> _Exercise details_: Write out the whole listing word for word.

— Start of Dataset extract —

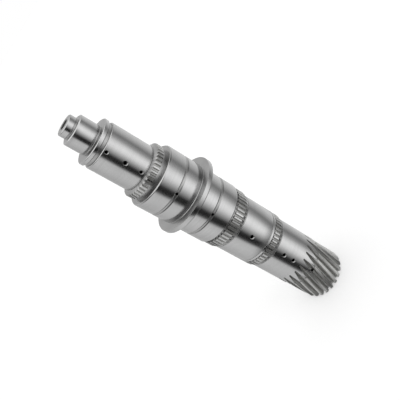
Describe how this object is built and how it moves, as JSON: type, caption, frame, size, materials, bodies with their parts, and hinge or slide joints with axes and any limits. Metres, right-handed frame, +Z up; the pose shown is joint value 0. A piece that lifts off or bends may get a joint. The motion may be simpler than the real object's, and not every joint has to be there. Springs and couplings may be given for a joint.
{
  "type": "transmission main shaft",
  "caption": "Stepped steel shaft of a heavy gearbox, with a thrust flange, short splines between ground seats, a line of oil holes and a helical gear cut in its end.",
  "frame": {"origin": "middle of the flat end face at the gear end, on which the shaft stands", "axes": "+Z up along the shaft to the pilot end; the line of oil holes faces -Y"},
  "size_m": [0.116, 0.116, 0.4712],
  "materials": {
    "ground_steel": "ground and polished"
  },
  "bodies": {
    "root": {"main_shaft": "ground_steel"}
  },
  "joints": []
}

— End of Dataset extract —

> _Reply to the exercise_:
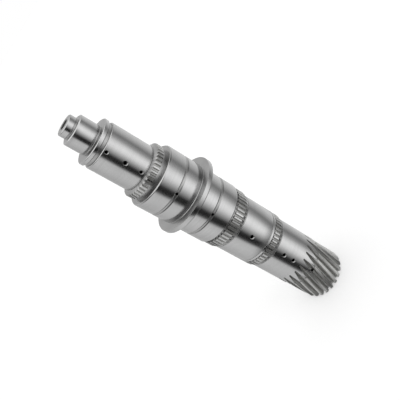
Describe how this object is built and how it moves, as JSON: type, caption, frame, size, materials, bodies with their parts, and hinge or slide joints with axes and any limits. Metres, right-handed frame, +Z up; the pose shown is joint value 0. A piece that lifts off or bends may get a joint. The motion may be simpler than the real object's, and not every joint has to be there. Springs and couplings may be given for a joint.
{
  "type": "transmission main shaft",
  "caption": "Stepped steel shaft of a heavy gearbox, with a thrust flange, short splines between ground seats, a line of oil holes and a helical gear cut in its end.",
  "frame": {"origin": "middle of the flat end face at the gear end, on which the shaft stands", "axes": "+Z up along the shaft to the pilot end; the line of oil holes faces -Y"},
  "size_m": [0.116, 0.116, 0.4712],
  "materials": {
    "ground_steel": "ground and polished"
  },
  "bodies": {
    "root": {"main_shaft": "ground_steel"}
  },
  "joints": []
}